The fasting issue is a bit odd in conjunction with the modern calendar. In our old Catholic dictionary a fast is described as one full meal in the afternoon along with a few ounces of bread at breakfast and 8-10 ounces of food at lunch. Not too rigorous. Only those aged 21-59 were required to fast and even those were exempt in case of illness, the need to do very hard work, pregnancy, etc. But even that sort of a fast is really difficult for me and in the old calendar (according to this same dictionary) every day in Lent was a fast day. Fridays, additionally, were days of abstinence, meaning that no meat could be eaten. In the new calendar the only fast days in the whole year are Ash Wednesday and Good Friday. Abstinence from meat is required on Fridays during Lent.

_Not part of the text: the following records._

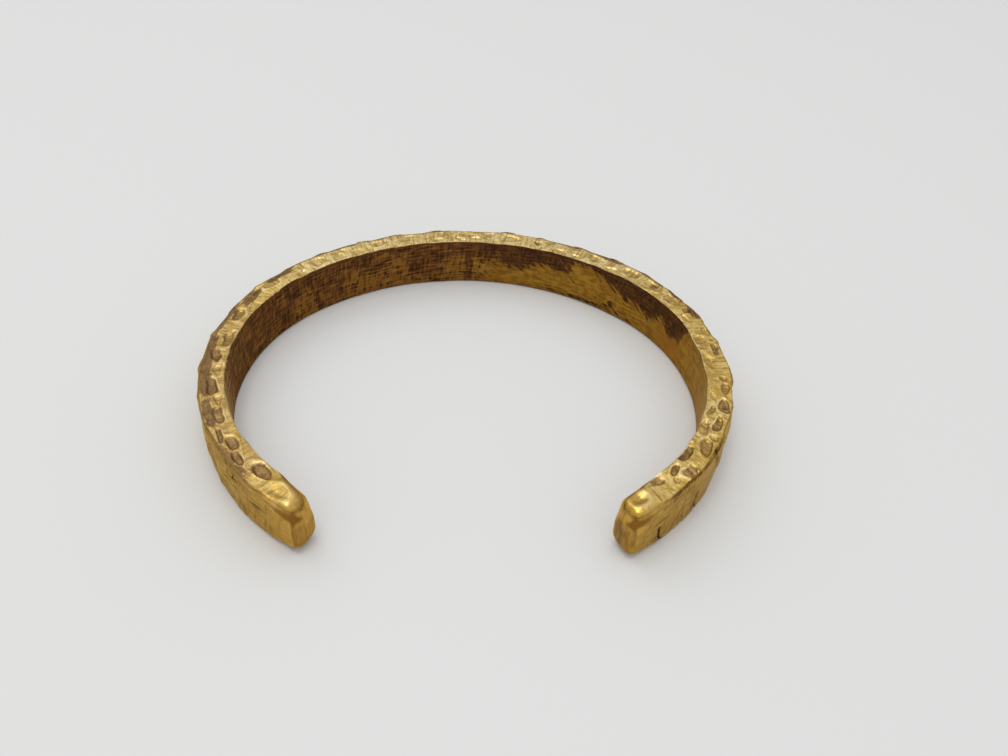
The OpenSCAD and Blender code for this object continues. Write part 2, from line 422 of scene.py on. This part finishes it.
def ring_places():
    """The place s of each ring, and how much of its width it keeps, 1 or less on the caps."""
    reach = LEFT_TOP_R + LEFT_TOP_SLOPE
    body = np.linspace(-HALF_LEN + reach, HALF_LEN - reach,
                       int(2 * (HALF_LEN - reach) / RING_STEP))
    ends = HALF_LEN - reach * (1 - np.cos(np.linspace(math.pi / 2, 0, END_RINGS + 1)[1:]))
    cap_share = np.linspace(1, 0, CAP_RINGS + 1)[1:]
    s = np.concatenate([np.full(CAP_RINGS, -HALF_LEN), -ends[::-1], body, ends,
                        np.full(CAP_RINGS, HALF_LEN)])
    share = np.concatenate([cap_share[::-1], np.ones(len(s) - 2 * CAP_RINGS), cap_share])
    return s, share


def shaped_bar():
    """The whole surface as arrays with one row a ring and one column a section point: the
    points, and the named layers of numbers that the material reads."""
    places, cap_share = ring_places()
    base = sections(places)
    u, z = base[:, :, 0], base[:, :, 1]
    s = np.repeat(places[:, None], u.shape[1], 1)
    share = np.repeat(cap_share[:, None], u.shape[1], 1)
    e = HALF_LEN - np.abs(s)
    half_t = BAR_T / 2
    calm = smooth(3.2, 6.0, e)  # the hammer leaves the ends alone

    # how much each point belongs to each face
    outward, upward = facing()
    on_top, on_low = smooth(0, 0.8, upward), smooth(0, 0.8, -upward)
    on_outer, on_inner = smooth(0, 0.8, outward), smooth(0, 0.8, -outward)

    # top edge
    named = RIGHT_MARKS + LEFT_MARKS + BACK_MARKS
    top_marks = named + scattered_marks(5, 3.0, half_t, 0.12, 0.35, named)
    level, inside, stain, side = stamp(s, u, top_marks, 11)
    roll = 0.07 * noise(s, u, 2.6, 21) + 0.04 * noise(s, u, 1.0, 22)
    low_back = -0.26 * np.exp(-(s / 30) ** 2)
    knob = 0.14 * np.exp(-((e - 2.2) / 2.0) ** 2) - 0.10 * np.exp(-((e - 6.0) / 1.3) ** 2)
    for at, across, length, width in DIMPLES:
        q = np.sqrt((2 * (s - at) / length) ** 2 + (2 * (u - across) / width) ** 2)
        knob = knob - 0.30 * np.exp(-(q / 0.8) ** 2) + 0.09 * np.exp(-((q - 1.4) / 0.4) ** 2)
    top_level = (level + roll) * calm + low_back + knob

    # lower edge
    low_marks = scattered_marks(6, 3.6, half_t, 0.22, 1.0)
    low_level, low_inside, low_stain, low_side = stamp(s, u, low_marks, 12)
    low_wave = 0.05 * noise(s, u, 2.5, 23) - 0.05

    # outer face: broad hammered facets, which also scallop both rims
    facet_level, facet_inside, facet_stain, _ = stamp(s, z, outer_facets(), 13)
    arm_calm = smooth(5, 14, e)
    outer_level = facet_level * (0.25 + 0.75 * arm_calm) + 0.05 * noise(s, z, 1.6, 24)

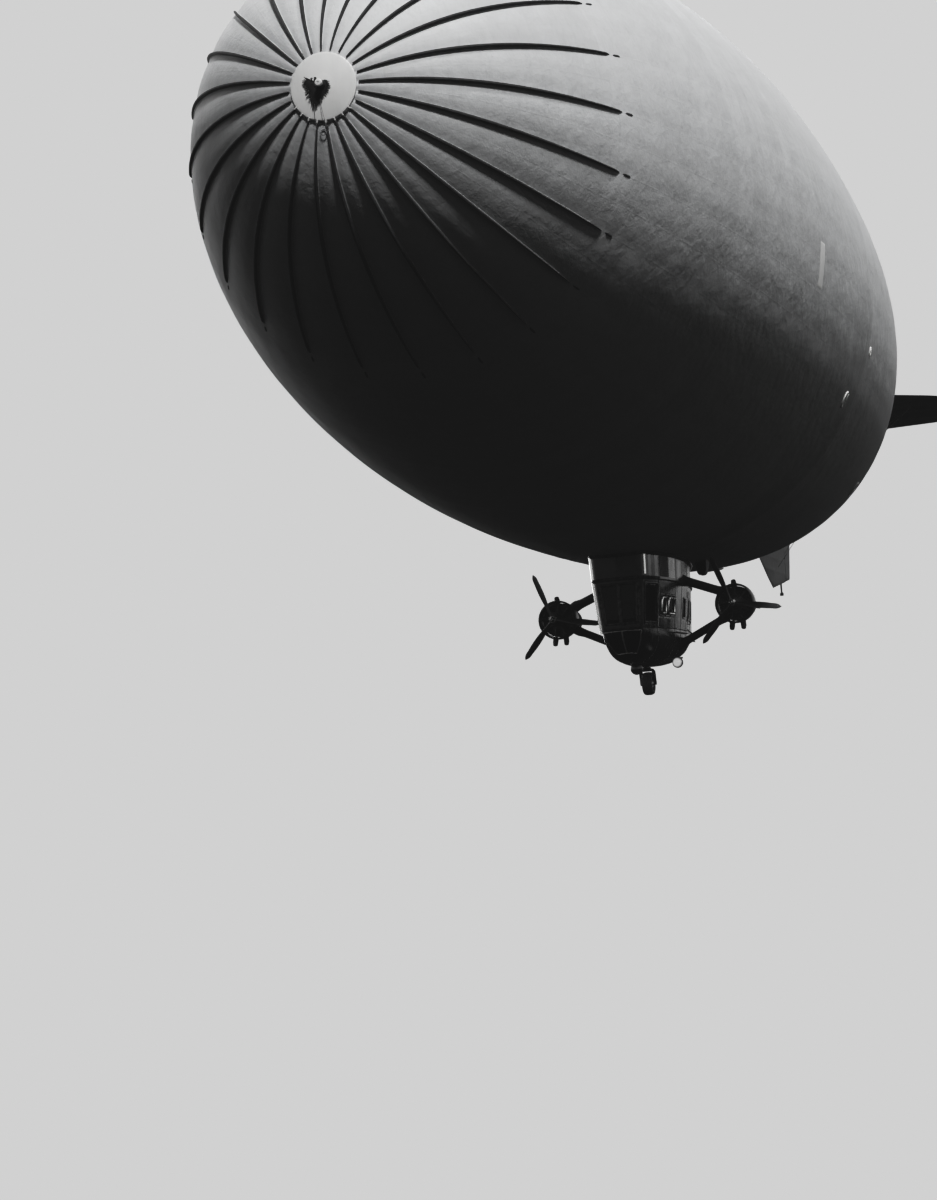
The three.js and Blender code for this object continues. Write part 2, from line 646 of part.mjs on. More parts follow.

Combining that new practice with the old practice of the Ember Days means, then, that the Ember Days end up being far more rigorous than Lent and I wonder if we'll find ourselves revisiting our Lenten practices next year. I struggled a lot with fasting this past Lent even though the rules are easy and it was only two days. I haven't fasted in years because of pregnancy and breastfeeding. The Ember Days were hard, too. I'm glad that the three days are broken up. We observed the one meal and two snacks rule on Wednesday and Friday and used leftover Lenten soup for our one meal so that even that was light and penitential. We broke the fast with Saturday's Lord's Day supper which, this week, was a graduation party.
It was a great experience. I do well in voluntary situations. I'm not exactly proud of that but I chafe against the "rule" of fasting during Lent even though I see a lot of benefit in following imposed rules. The voluntary observance of the Ember Days was quite motivating for me. And I did it. I don't think I even cheated on Wednesday when I gave the kids oatmeal cookies for tea time. I drank my water and read their story and survived until dinner time. It was instructive, too, to see how little food was required when I was mindful about it. I have pretty big blood sugar problems and I tend to either not eat or eat too much simple sugar and then crash. I don't often feel hungry I just start yelling at people. I've "coped" with this over the last couple years by sort of developing an "I have this sickness" mentality and just eating all the time in an effort to maintain balance but all I've really maintained is my postpartum weight. On fast days I knew that my quantity of food would be limited so I was more careful about what I ate and I took extra care to not give in to hunger and take it out on the kids during the day. I hope that more frequent times of fasting and prayer can help me with a better attitude towards food.
I'm hoping that we'll gradually find other traditions to associate with the Ember Days--special prayers, special foods, seasonal activities or crafts. And I'm looking forward to how this will impact our next Lent.